We know answers would be less favorable if the interviewer asked how people felt about Christians. Many reasons could be given for the less-than-stellar reputation of people who call themselves Christians, but three of the most significant are highlighted here in 1 Peter 3. Let’s consider how successful we believers have been in delivering our good reasons for hope in Christ with “gentleness,” “respect,” and a “clear conscience.”
Thank God for those who have shared Christ per Peter’s guidelines and still do so. You and I might not be part of God’s family today if not for them. It’s also true that God can use even the ungentle, disrespectful, and prideful delivery of the gospel to draw people to Himself, thanks to the powerful intervention of the Holy Spirit.

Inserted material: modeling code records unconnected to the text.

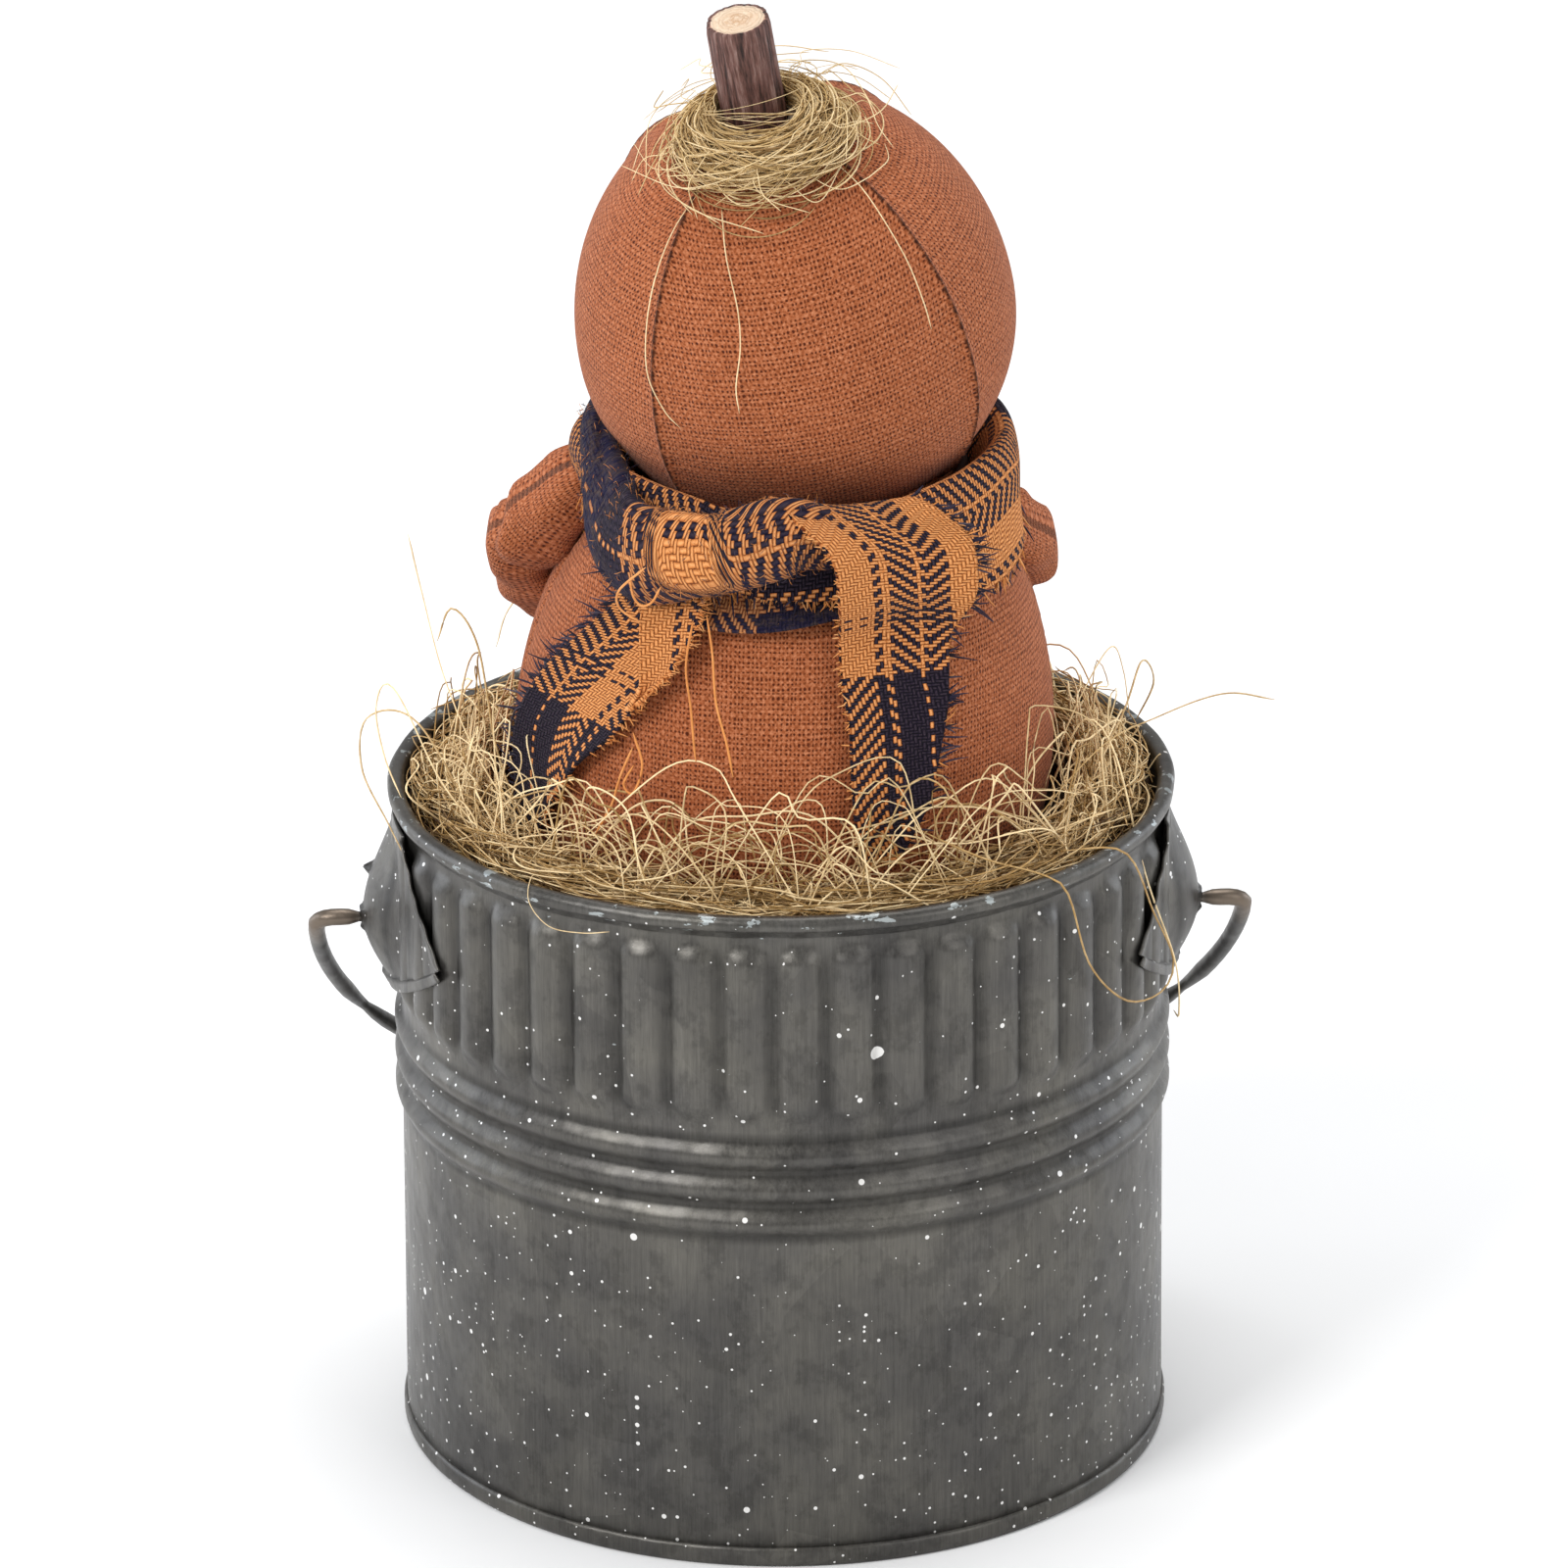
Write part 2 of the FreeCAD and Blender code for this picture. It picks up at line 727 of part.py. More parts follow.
def make_arms():
    """Two flat stuffed sleeves: out from the shoulder, folded at the elbow and round to the back."""
    tall, hand = value("arm_half_tall"), value("hand_half_tall")
    thick = value("arm_half_thick")
    stations = (
        (34.0, 2.5, 121.3, 0.7, tall - 1.7),
        (35.6, 8.8, 117.5, 0.9, tall - 0.5),
        (34.8, 15.8, 112.0, 1.0, tall),
        (29.8, 25.8, 105.0, 1.0, tall - 0.5),
        (20.0, 34.2, 99.0, 0.9, hand + 0.6),
        (5.0, 39.6, 95.0, 0.8, hand),
    )
    rings = []
    for i, (x, y, z, fullness, half_tall) in enumerate(stations):
        before = FreeCAD.Vector(*stations[max(i - 1, 0)][:3])
        after = FreeCAD.Vector(*stations[min(i + 1, len(stations) - 1)][:3])
        along = (after - before).normalize()
        outward = FreeCAD.Vector(x, y, 0).normalize()
        outward = (outward - along * outward.dot(along)).normalize()
        centre = FreeCAD.Vector(x, y, z)
        ellipse = Part.Ellipse(
            centre + along.cross(outward) * half_tall,
            centre + outward * thick * fullness,
            centre,
        )
        rings.append(Part.Wire(ellipse.toShape()))
    sleeve = Part.makeLoft(rings, True, True)
    across = FreeCAD.Vector(1, 0, 0)
    for name, shape in (
        ("arm_left", sleeve),
        ("arm_right", sleeve.mirror(FreeCAD.Vector(), across)),
    ):
        arm = doc.addObject("Part::Feature", name + "_loft")
        arm.Shape = shape
        keep(arm, name, move(x=value("figure_shift")))


def make_tail(name, stations):
    """A flat strip that follows the body's barrel.

    Each station gives height, azimuth from the front towards +X in degrees, and width.
    """
    lift, thick = value("tail_lift"), value("tail_thick")
    frames = []
    for height, azimuth, width in stations:
        radius = value(barrel(str(height))) + lift
        half_angle = math.degrees(width / 2 / radius)
        ring = []
        for turn, reach in (
            (azimuth - half_angle, radius),
            (azimuth + half_angle, radius),
            (azimuth + half_angle, radius + thick),
            (azimuth - half_angle, radius + thick),
        ):
            angle = math.radians(turn - 90)
            ring.append(FreeCAD.Vector(reach * math.cos(angle), reach * math.sin(angle), height))
        frames.append(Part.makePolygon(ring + ring[:1]))
    tail = doc.addObject("Part::Feature", name + "_loft")
    tail.Shape = Part.makeLoft(frames, True, True)
    return keep(tail, name, move(x=value("figure_shift")))


def collar_place(turn):
    """The collar's ring tips about its own middle, so that it stands higher at the nape."""
    tip = FreeCAD.Rotation(FreeCAD.Vector(1, 0, 0), value("collar_tip"))
    middle = FreeCAD.Vector(0, 0, value("(collar_foot + collar_top) / 2"))
    base = middle - tip.multVec(middle)
    return move(value("figure_shift"), base.y, base.z, tip * about_z(turn))


def make_scarf():
    half = "collar_half_thick"
    start = 270.0 - value("knot_turn") + value("collar_gap_angle") / 2
    turned_part(
        "scarf_neck_wrap",
        [
            (f"collar_foot_radius - {half}", f"collar_foot - {half} / 3"),
            (f"collar_foot_radius + {half}", f"collar_foot + {half} / 3"),
            (f"collar_top_radius + {half}", f"collar_top + {half} / 3"),
            (f"collar_top_radius - {half}", f"collar_top - {half} / 3"),
        ],
        None,
        collar_place(start),
        360.0 - value("collar_gap_angle"),
    )

    body = new_body("scarf_knot")
    block = primitive(
        body,
        "AdditiveBox",
        "knot_block",
        "0",
        {"Length": "knot_width", "Width": "knot_depth", "Height": "knot_tall"},
    )
    doc.recompute()
    soft = body.newObject("PartDesign::Fillet", "knot_soft")
    soft.Base = (block, [f"Edge{i + 1}" for i in range(len(block.Shape.Edges))])
    bind(soft, "Radius", "knot_round")
    turn = about_z(-value("knot_turn"))
    corner = turn.multVec(
        FreeCAD.Vector(
            -value("knot_width") / 2, -value("knot_circle") - value("knot_depth") / 2, 0
        )
    )
    keep(
        body,
        "scarf_knot",
        move(
            corner.x + value("figure_shift"),
            corner.y,
            value("knot_height - knot_tall / 2"),
            turn,
        ),
    )
    make_tail(
        "scarf_tail_right",
        ((119.5, -31.0, 8.0), (113.0, -38.0, 12.0), (104.0, -50.0, 12.0), (94.5, -60.0, 7.0)),
    )
    make_tail(
        "scarf_tail_left",
        ((121.0, 20.0, 16.0), (114.0, 24.0, 16.0), (104.0, 23.0, 13.5), (90.0, 23.0, 11.0)),
    )


def check_document():
    """Stop on any failed object or empty, invalid or null sub-part."""
    doc.recompute()
    failed = [o.Name for o in doc.Objects if "Invalid" in o.State or "Error" in o.State]
    if failed:
        raise RuntimeError(f"objects failed to build: {failed}")
    for part in parts:
        shape = part.Shape
        if shape.isNull() or not shape.isValid() or shape.Volume <= 0:
            raise RuntimeError(f"{part.Label} has no valid solid")


def export_parts():
    os.makedirs("parts", exist_ok=True)
    for part in parts:
        part.Shape.exportStep(f"parts/{part.Label}.step")
        box = part.Shape.BoundBox
        print(
            f"{part.Label:18s} {part.Shape.Volume:10.1f} mm3  solids {len(part.Shape.Solids)}"
            f"  x {box.XMin:7.2f} {box.XMax:7.2f}  y {box.YMin:7.2f} {box.YMax:7.2f}"
            f"  z {box.ZMin:7.2f} {box.ZMax:7.2f}"
        )


make_pail_wall()
make_pail_bottom()
make_ear("ear_left", 0.0)
make_ear("ear_right", 180.0)
make_bail()
make_filling()
make_body()
make_head()
make_stem()
make_arms()
make_scarf()
check_document()
export_parts()
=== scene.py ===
"""A stuffed scarecrow figure in a tin pail: the looks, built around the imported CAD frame.

Lengths are in millimetres until a mesh is made. The front of the object faces -Y, +Z is up,
and the figure's own left side is +X. Angles called "turn" run from the front towards +X.
"""

import math

import bpy
import numpy as np
from mathutils import Matrix, Vector


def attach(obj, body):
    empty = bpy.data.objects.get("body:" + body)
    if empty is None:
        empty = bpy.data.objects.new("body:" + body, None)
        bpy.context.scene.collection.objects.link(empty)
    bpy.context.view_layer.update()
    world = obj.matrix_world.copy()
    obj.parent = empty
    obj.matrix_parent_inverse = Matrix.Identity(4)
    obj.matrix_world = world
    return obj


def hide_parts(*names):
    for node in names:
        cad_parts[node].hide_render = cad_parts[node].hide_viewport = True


MM = 0.001
TAU = 2 * math.pi

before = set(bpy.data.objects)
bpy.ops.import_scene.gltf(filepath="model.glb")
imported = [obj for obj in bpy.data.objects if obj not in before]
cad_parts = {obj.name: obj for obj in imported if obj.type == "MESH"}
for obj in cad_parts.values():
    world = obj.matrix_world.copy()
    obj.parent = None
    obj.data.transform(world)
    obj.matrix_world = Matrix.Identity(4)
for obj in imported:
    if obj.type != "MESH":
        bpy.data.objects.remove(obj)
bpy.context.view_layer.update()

# ---------------------------------------------------------------- sizes, within 2 mm of the CAD's

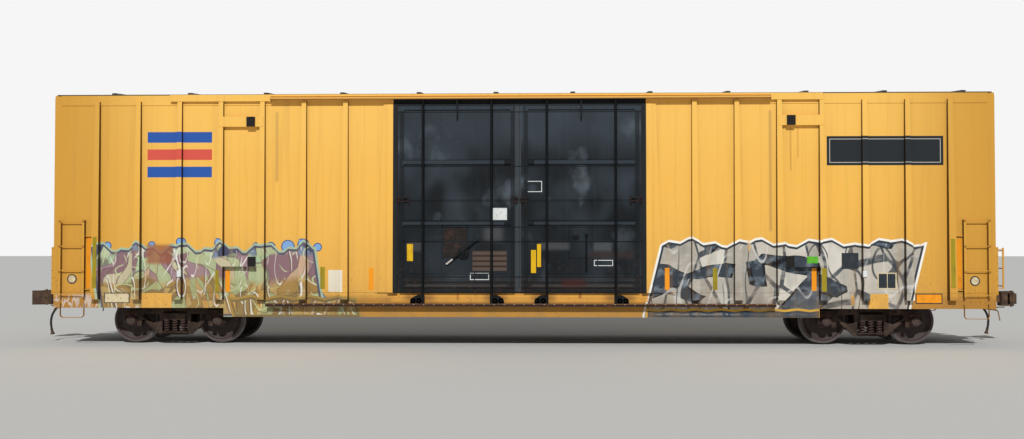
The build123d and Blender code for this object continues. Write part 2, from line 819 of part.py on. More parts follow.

Clearly, our readiness to share the gospel involves prayer, asking God to use us in bringing others to know and trust Him. What may seem less obvious, though, is the need for practice. Imagine trying to give any kind of presentation without first practicing! Try following a new recipe while a group of hungry people waits to eat. Try driving a golf ball after watching a brief training video.
Practice is key to staying calm and attentive when asked—or challenged—about our faith. The more practice, the better, especially in the face of potential rejection or mockery.
Practice is something we can all work on together. If you haven’t done so before, try role-playing with someone. Take turns playing the part of a skeptic and the part of a Christian case-maker. Get others involved, too, perhaps in the context of a small group meeting. You’ll be amazed at how challenging this can be and then, again, at how much readiness grows with ongoing practice.
Will you take a moment right now to give close attention to whatever God may be impressing upon you from this portion of 1 Peter 3? Then expect Him to do great things in you and through you!
For Sewing Seeds for Life
Pray for every person touched by Sowing Seeds for Life that they receive the strength of the Lord to sustain them throughout all difficulties and raise them up to meet the challenges they face.